╔══

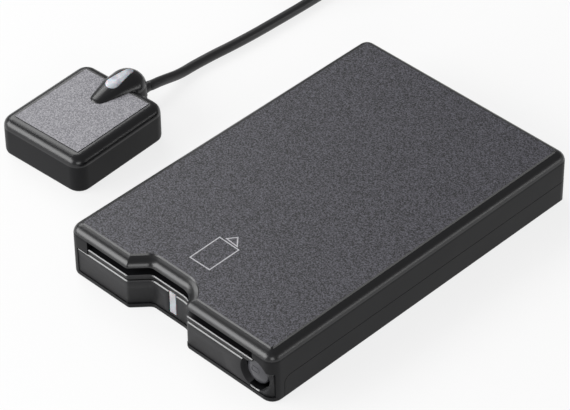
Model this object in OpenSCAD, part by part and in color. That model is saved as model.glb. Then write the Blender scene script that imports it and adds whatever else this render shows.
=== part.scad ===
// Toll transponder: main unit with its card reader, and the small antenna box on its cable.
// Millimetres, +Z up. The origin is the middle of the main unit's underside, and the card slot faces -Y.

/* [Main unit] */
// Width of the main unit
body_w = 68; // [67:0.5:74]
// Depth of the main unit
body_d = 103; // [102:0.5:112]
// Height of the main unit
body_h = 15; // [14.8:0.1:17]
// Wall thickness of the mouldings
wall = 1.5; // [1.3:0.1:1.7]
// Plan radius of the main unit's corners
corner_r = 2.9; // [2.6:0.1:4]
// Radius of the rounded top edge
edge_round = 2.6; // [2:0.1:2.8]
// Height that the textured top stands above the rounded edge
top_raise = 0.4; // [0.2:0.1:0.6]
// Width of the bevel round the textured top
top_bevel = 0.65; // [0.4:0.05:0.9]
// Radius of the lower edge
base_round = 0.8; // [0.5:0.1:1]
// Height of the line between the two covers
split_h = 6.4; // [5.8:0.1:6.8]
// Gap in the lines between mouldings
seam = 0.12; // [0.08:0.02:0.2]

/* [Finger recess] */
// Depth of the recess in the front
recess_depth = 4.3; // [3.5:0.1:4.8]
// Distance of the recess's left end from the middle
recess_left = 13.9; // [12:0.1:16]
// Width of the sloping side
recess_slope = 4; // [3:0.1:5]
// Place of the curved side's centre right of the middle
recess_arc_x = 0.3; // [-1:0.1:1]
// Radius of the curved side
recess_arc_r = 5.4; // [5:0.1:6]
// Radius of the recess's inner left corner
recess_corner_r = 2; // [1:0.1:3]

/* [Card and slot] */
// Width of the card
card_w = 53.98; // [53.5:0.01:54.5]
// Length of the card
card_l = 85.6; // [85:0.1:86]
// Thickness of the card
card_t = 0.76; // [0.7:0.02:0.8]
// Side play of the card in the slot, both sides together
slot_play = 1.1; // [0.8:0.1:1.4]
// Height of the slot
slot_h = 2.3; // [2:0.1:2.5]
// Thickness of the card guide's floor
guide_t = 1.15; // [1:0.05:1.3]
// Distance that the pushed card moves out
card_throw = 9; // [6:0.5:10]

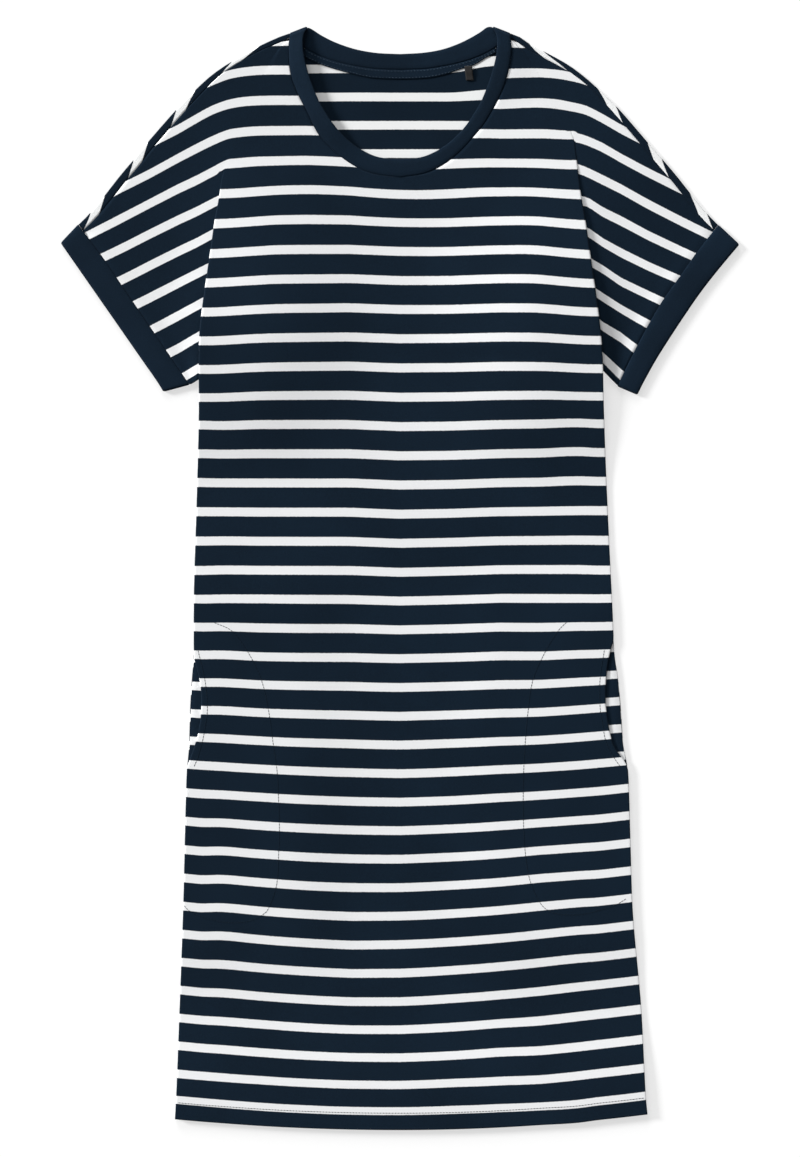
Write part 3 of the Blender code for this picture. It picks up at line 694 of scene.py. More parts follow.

╚══

WORK TO BE COMPLETED: Your answer consists solely of the lines from the top of the records above through the line that contains "slot faces -Y.", each echoed exactly.

FULL OUTPUT:
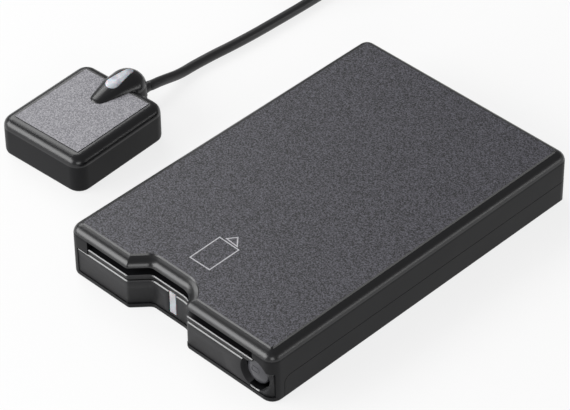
Model this object in OpenSCAD, part by part and in color. That model is saved as model.glb. Then write the Blender scene script that imports it and adds whatever else this render shows.
=== part.scad ===
// Toll transponder: main unit with its card reader, and the small antenna box on its cable.
// Millimetres, +Z up. The origin is the middle of the main unit's underside, and the card slot faces -Y.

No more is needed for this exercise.